Monday, July 27, 2009
Principles, not just the look
Do you have to use natural materials to represent nature? Is choosing recycled material the only possible way to say you are environmentally conscious? The superficiality of the current understanding of environment really bothers me. Luckily, I found the freshness in Tara Donovan's work. It's all everyday synthetic materials - Styrofoam cups, plastic straws, Scotch tapes... with a single action repeated over and over. But this action is always specific to the property of the material itself. Tara Donovan's artistic sensibility turns the ordinary, even the condemned, into magnificence. It evokes not only the morphology of nature, but its systematic principles.

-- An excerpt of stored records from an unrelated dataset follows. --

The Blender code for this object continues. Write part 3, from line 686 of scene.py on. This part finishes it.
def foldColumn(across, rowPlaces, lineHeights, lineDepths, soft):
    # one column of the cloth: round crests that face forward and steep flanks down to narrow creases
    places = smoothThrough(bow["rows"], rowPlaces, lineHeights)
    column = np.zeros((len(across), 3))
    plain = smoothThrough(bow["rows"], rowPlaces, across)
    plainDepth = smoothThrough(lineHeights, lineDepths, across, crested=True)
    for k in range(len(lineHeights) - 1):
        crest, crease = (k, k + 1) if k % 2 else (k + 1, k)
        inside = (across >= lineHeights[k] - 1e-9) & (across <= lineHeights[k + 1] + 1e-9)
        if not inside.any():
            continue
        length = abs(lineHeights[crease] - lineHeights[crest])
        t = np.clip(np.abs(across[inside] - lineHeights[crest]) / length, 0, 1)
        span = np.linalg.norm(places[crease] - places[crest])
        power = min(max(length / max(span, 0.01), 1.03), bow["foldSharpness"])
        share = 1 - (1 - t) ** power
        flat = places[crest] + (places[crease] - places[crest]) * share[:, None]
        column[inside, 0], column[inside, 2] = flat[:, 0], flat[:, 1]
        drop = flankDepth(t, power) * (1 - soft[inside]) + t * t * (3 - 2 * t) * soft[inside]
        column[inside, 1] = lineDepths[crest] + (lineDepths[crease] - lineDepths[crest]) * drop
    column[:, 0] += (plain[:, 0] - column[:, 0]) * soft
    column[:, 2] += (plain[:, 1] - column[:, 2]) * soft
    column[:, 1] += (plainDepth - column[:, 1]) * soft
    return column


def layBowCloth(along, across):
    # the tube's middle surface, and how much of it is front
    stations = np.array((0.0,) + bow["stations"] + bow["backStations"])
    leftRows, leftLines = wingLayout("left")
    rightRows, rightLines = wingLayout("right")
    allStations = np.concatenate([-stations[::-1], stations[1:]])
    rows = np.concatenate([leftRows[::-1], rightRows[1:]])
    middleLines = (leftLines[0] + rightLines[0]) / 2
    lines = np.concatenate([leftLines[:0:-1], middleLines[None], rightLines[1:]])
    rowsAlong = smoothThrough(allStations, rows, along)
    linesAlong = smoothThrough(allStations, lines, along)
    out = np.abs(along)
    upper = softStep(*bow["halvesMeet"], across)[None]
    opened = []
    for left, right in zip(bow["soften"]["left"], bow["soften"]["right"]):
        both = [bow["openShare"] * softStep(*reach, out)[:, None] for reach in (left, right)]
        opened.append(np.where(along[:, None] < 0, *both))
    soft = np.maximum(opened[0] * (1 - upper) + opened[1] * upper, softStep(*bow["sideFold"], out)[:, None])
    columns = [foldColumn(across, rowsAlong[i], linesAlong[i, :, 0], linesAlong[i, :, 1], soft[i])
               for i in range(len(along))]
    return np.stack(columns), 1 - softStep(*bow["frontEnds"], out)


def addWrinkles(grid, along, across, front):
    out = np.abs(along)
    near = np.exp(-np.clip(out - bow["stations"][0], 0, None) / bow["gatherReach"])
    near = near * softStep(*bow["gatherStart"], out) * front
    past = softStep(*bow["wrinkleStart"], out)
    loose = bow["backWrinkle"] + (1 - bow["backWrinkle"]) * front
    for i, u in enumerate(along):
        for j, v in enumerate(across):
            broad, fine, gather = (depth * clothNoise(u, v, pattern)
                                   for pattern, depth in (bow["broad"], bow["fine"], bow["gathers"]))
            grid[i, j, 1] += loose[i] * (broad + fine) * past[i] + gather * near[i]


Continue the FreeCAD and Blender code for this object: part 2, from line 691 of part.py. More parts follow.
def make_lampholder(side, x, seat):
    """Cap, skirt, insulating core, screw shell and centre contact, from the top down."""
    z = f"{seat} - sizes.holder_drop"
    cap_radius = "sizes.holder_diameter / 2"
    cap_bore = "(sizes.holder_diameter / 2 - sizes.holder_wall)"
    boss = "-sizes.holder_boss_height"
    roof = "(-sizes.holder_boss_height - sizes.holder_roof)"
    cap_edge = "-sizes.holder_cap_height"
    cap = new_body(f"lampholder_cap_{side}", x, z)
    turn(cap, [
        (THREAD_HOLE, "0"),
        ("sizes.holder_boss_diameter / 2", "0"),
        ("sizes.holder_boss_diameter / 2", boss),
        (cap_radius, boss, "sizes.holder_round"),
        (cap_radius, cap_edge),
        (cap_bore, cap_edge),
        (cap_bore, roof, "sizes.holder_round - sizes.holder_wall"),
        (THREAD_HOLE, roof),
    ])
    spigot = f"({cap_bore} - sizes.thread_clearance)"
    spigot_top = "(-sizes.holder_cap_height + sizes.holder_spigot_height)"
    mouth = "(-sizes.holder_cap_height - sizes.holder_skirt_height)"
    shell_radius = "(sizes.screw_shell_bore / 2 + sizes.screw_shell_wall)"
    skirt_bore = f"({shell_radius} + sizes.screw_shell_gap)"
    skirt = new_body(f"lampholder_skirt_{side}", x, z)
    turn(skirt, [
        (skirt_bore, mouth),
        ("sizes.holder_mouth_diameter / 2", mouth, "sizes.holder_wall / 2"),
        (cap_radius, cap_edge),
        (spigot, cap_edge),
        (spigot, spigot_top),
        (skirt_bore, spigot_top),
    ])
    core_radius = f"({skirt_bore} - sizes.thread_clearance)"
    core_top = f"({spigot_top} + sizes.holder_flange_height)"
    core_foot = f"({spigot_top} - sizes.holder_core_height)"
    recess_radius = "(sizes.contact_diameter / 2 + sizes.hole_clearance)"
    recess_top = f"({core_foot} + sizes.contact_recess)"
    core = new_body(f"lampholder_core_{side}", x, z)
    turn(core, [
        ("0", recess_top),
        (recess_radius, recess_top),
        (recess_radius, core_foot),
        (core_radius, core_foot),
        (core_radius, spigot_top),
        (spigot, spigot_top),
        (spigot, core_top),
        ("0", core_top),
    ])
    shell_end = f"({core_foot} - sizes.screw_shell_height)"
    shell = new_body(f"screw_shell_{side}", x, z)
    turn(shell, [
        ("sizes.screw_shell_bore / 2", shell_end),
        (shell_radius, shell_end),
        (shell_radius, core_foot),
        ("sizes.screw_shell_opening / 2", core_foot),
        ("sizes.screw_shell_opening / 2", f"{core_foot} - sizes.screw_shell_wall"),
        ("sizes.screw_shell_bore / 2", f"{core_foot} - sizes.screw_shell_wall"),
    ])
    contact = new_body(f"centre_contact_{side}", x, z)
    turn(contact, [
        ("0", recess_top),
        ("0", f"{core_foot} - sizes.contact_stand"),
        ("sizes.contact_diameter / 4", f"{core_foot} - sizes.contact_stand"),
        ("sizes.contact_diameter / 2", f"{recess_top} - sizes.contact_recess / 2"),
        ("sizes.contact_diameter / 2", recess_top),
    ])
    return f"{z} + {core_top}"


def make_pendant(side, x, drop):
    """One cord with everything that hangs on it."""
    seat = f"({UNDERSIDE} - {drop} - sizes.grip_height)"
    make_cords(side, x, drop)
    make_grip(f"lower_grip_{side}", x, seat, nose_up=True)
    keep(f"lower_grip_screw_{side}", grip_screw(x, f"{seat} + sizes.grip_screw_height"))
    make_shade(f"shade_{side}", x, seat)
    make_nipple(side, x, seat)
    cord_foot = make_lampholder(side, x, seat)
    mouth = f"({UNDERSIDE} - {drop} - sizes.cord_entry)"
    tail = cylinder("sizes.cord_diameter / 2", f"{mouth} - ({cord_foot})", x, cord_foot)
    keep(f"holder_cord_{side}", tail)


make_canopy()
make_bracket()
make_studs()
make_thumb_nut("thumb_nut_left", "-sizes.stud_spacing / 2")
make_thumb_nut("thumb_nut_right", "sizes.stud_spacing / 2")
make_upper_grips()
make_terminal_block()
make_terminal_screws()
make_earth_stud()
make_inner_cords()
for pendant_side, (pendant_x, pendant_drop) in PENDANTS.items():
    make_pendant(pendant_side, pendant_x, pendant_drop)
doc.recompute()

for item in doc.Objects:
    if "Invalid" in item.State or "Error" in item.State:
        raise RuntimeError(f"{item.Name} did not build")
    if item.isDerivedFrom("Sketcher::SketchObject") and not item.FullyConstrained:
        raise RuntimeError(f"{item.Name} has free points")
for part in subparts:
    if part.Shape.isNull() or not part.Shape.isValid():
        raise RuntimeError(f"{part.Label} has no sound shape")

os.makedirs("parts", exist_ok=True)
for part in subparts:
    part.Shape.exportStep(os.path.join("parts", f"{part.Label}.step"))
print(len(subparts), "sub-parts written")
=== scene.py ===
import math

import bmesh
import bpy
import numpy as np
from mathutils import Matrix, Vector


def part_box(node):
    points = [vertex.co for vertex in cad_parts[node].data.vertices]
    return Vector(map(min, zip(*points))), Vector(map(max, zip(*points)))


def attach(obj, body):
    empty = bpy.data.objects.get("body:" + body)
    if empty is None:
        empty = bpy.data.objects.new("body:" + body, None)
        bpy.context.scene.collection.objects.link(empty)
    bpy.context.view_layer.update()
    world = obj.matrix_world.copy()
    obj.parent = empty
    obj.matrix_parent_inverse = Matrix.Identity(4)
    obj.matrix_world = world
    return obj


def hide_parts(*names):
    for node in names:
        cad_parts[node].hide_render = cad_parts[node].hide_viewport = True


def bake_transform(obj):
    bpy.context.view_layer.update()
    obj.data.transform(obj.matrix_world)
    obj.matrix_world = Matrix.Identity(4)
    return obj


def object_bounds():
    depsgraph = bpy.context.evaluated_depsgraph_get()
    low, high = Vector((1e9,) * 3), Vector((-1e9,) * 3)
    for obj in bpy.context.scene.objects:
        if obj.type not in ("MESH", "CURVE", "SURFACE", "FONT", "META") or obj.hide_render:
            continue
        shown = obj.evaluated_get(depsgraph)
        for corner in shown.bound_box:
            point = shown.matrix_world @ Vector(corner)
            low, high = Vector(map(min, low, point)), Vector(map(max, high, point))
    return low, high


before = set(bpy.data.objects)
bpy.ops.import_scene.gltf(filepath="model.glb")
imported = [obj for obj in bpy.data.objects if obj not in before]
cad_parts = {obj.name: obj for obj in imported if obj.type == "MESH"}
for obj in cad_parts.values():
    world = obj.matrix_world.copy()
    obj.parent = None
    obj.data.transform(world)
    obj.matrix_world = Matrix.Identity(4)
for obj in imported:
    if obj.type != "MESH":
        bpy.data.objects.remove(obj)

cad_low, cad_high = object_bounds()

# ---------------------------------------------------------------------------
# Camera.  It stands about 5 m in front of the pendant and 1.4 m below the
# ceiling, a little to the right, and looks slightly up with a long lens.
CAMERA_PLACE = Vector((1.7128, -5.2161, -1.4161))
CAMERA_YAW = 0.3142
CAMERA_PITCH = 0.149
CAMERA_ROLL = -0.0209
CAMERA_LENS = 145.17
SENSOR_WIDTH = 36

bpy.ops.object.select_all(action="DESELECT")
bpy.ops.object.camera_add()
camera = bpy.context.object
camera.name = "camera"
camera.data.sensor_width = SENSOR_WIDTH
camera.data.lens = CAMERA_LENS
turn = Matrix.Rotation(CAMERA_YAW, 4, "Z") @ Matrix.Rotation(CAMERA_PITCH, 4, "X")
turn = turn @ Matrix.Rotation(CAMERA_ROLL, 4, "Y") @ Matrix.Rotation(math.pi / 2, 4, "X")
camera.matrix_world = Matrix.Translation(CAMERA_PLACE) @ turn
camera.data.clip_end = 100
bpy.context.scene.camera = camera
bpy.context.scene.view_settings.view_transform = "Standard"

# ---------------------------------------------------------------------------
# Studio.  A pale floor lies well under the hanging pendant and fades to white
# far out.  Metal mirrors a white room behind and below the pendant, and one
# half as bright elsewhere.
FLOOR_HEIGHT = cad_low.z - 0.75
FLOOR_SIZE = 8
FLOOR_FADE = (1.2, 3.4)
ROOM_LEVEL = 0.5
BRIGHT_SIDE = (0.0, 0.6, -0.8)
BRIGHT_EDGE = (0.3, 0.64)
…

The recent installation at Lever House is made of 2,500 pounds of translucent plastic sheeting, loosely folded into a glassed cutout of a freestanding white wall in the lobby. When you approach from the side, you just see the plastic snaking in the box. Then you look at it frontally. Light comes from behind, squeezes and flushes between the sheets, bounced and reflected in different angles from the shiny curvilinear from. The kaleidoscopic optical effect is awe-inspiring. Then you study closely the accumulation layers. Density of the folds changes vertically. Our mother nature is interfering with her law of gravity.
I still remember the installation she had at the Met last year. The entire room was covered with webs of Mylar tape loops. The pins determined the general configuration, but the final shape of each cell actually evolved from the balance between the material's tendency to unfold and the forces of the neighboring cells. In Donovan's own words, “it is not like I’m trying to simulate nature. It’s more of a mimicking of the way of nature, the way things actually grow.” Again, the play of light and reflection kicks in and creates a unique phenomenological experience for the viewer.